Some deposit types are particularly sought after. “By law, banks can’t pay interest on business checking, unlike consumer checking,” says Chuck Mueller, executive vice president of Edina-based Fidelity Bank. “Those are good deposits to get.” Similarly, Mueller says, Fidelity Bank finds business savings accounts stabilizing, because they pay a variable rate that’s tied to prime. “If rates go up a quarter on my loans, prime goes up a quarter on my deposits,” Mueller says.

Other banks try to get depositors who aren’t also borrowers. “There are many industries that don’t borrow,” Zenk says, citing insurance agencies and property management firms as examples. “Many borrowers have average loan balances that far exceed their average deposit balances with the bank. To offset that, we strive to obtain non-borrowing business customers.”

Banks that need deposits find that they must offer competitive rates on interest-bearing accounts. “We do some specials on CDs when we’ve needed deposits,” says Heidi Gesell, president and chief executive officer at St. Paul’s BankCherokee. In summer 2006, for instance, the bank offered a six-month CD   at 6 percent, in part to generate notice for the bank’s new branch in Savage, and in part to get additional deposits to fund loan growth. “We knew it was a higher rate than was typical, but thought we could bring it in even though it would squeeze our margins,” Gesell says.

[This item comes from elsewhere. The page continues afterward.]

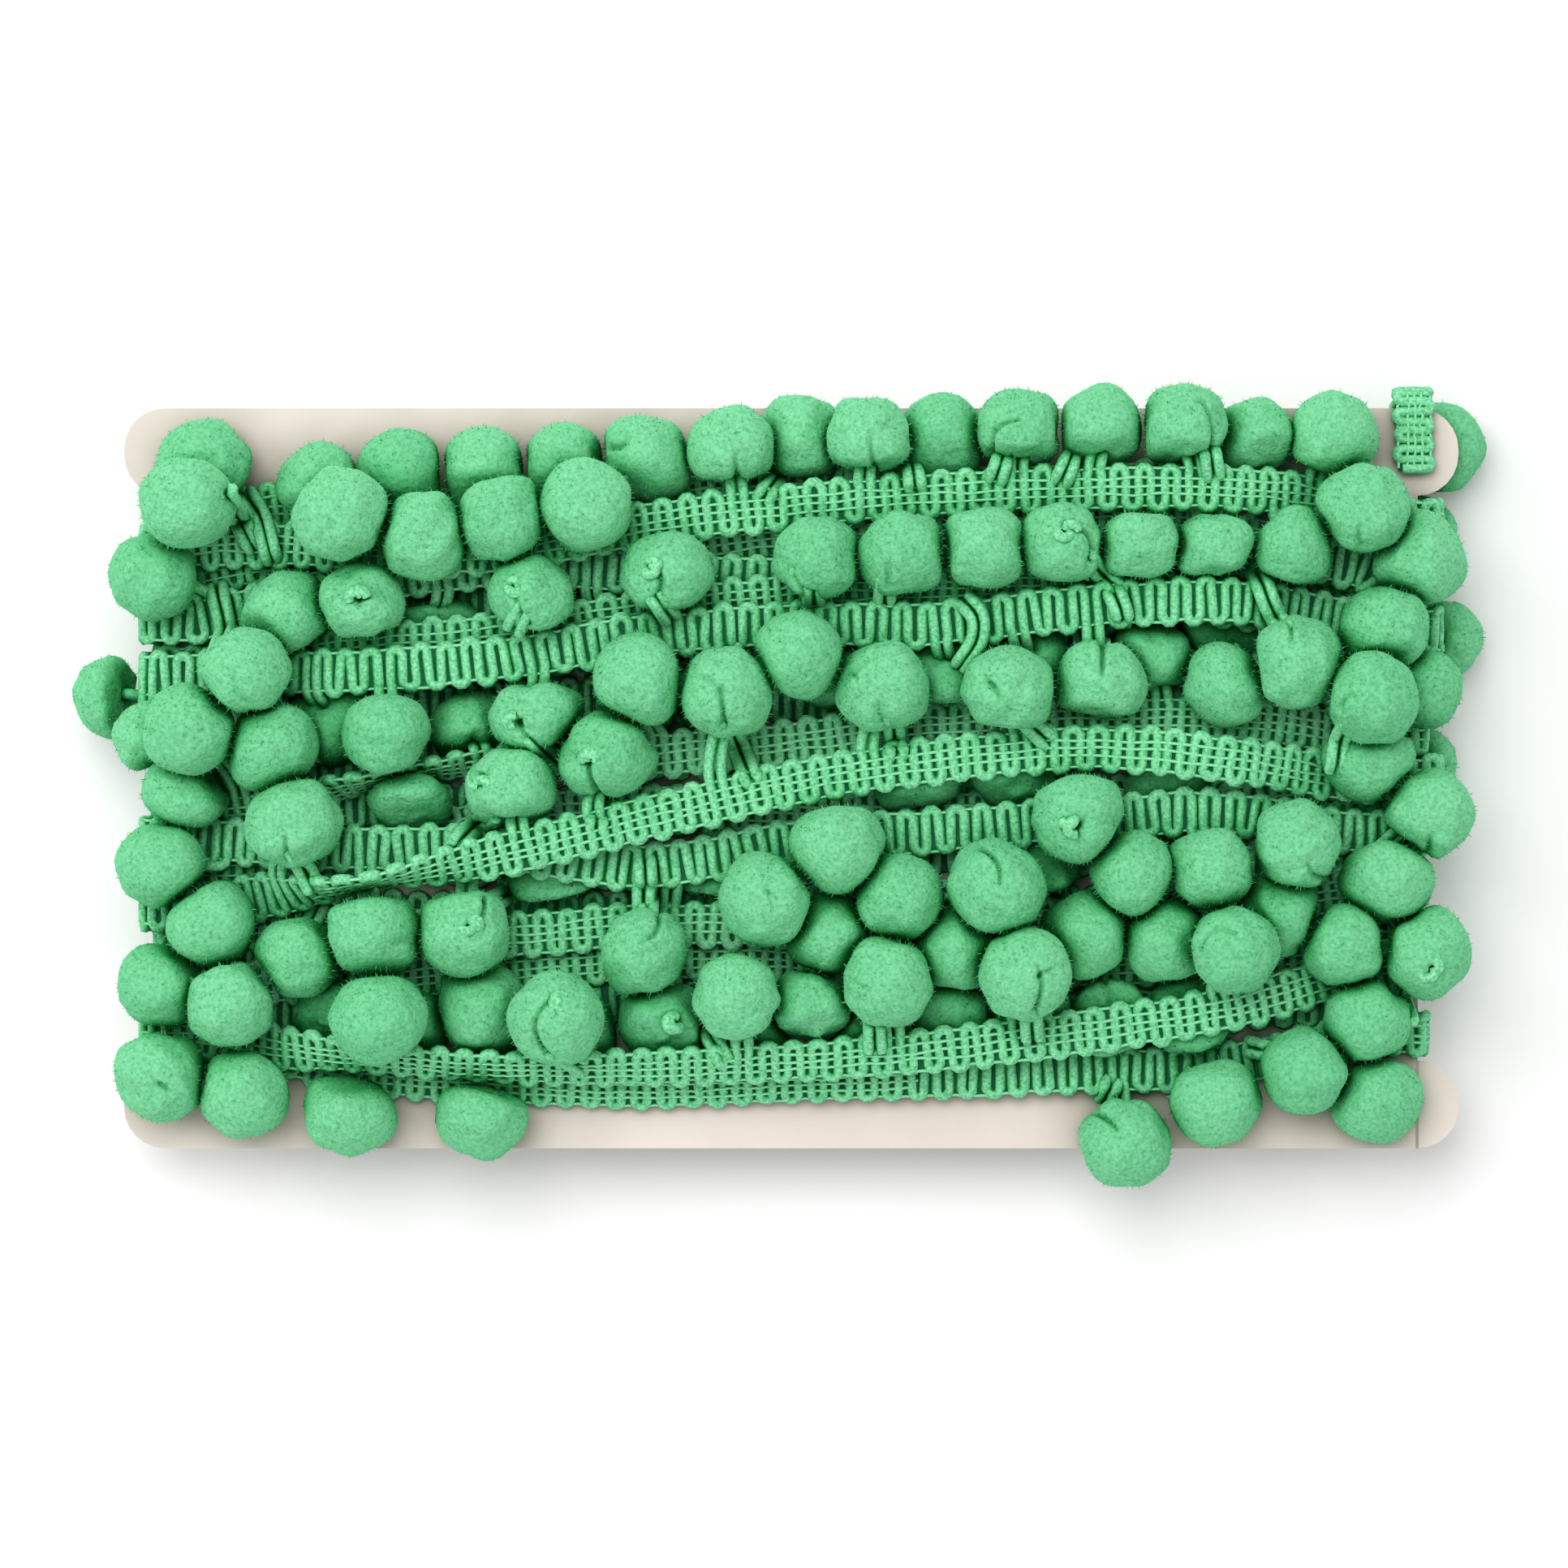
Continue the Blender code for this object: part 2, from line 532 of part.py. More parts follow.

Banks also find it helpful to match deposit and loan durations. “Generally, you take deposits and make loans of similar duration,” Mueller says. “You build a consistent book of business where you can accurately rely on having those deposits.”

 

Loans and Options

Most banks have both fixed- and floating-rate loans on their books—there’s customer demand for both. In a rising interest rate environment, however, it’s important to keep a good amount of those loans on variable terms. “We try to float at least three quarters of our loans in relationship to prime,” Zenk says, noting that the vast majority of Venture Bank’s loans are commercial. “When we do a floating rate, the customer is taking the interest rate risk, particularly in a rising rate situation. When we fix the rate, we take the risk.”

At Fidelity, Mueller says, “it’s no coincidence that our primary product is short-term working capital lines of credit.” Those credit lines are variable, a variability that works in concert with the bank’s other strategies to minimize interest rate risk.